I’ve been working on a new project recently, and I was struggling through the first few chapters.  I kept thinking, “I just want to get to the good part already.”  Huh?  Ummm, if that’s what I’m thinking as I write it, then what will my readers think!?

So it got me working on ways to maximize the excitement on the first page and keep it going until the very last page.  No one likes a weak ending, so why would you want a weak beginning?

Does your story start in the wrong place?

“But all that back-story is really important.  How will the reader know what’s going on?”  Trust me.  Your reader is smarter than you think.  They don’t need to know everything all at once.  They’re not going to be drawn into your beloved world filled with memorable characters if you begin telling them all about it.  Just get on with it and show them already.

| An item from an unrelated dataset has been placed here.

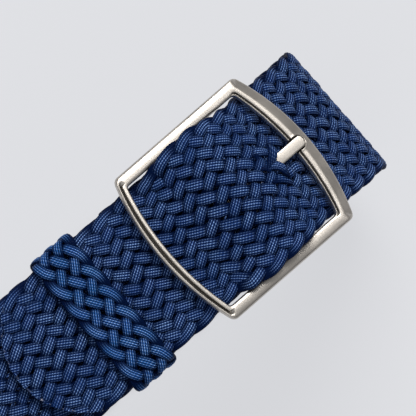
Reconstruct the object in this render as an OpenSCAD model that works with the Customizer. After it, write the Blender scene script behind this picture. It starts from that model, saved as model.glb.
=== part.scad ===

Jump right into the thick of it.

Where is that first action scene?  Where is that call to action for your hero?  Where is the first big event?  Where does your story really begin?  Does your novel start a few weeks before your main character finds the dead body, or can they stumble upon it in the very first chapter?  Do we need to learn all about a relationship before it crumbles?  Or can you reveal tidbits of history as the bride flees the church before the ceremony?

Don’t spoil your chance to add a twist.

All that back-story can be incorporated throughout your novel.  Tell the reader what they need to know when they need to know it.  Not before.  Who knows, it could be used as a shocker for the reader later on.  What!?  The man she loves is really the son of the witch that turned her parents into trolls?  Or something like that.

When it rains, it pours.

In real life, it can seem like exciting events rarely happen, and when they do, it’s separated by long periods of, well… real life.  That’s not true for our characters.  For them, there’s always something big happening.  A party, a murder, threats to reveal their darkest secrets, time travel.  But why draw them out over several chapters?  Why can’t they happen all at once?  And don’t wait.  Torture your characters right from the start.  That will grab that picky bookstore browser’s attention.  Throw your characters a curveball every chance you get.  They don’t need a happy, take-a-breather chapter.  They can rest when the story is over.  Sure, sometimes we need to build suspense, but we need to be honest with ourselves.  Is it really to draw out suspense?  Or the word count?

So start your novel off with a bang!  And make every moment count, because books, as with life, are too short.

Filed Under: Revision & Editing, Writing Techniques Tagged With: conflict, editing, first page, novel revision, plot progression, revision, scene tension, writing, writing tips

Comments

  1. TheDoctor says

    February 11, 2013 at 10:40 am

    Reblogged this on Tardis Island.

  2. Ula says

    February 12, 2013 at 12:11 pm

    Thanks Cassandra. I definitely agree that the writer should be excited about what he is writing. Besides boring the reader, why would you torture yourself? 🙂 Good measure to apply

  3. Debbie Causevic says

    February 21, 2013 at 4:11 pm

    As always, great writing advice, Cassandra!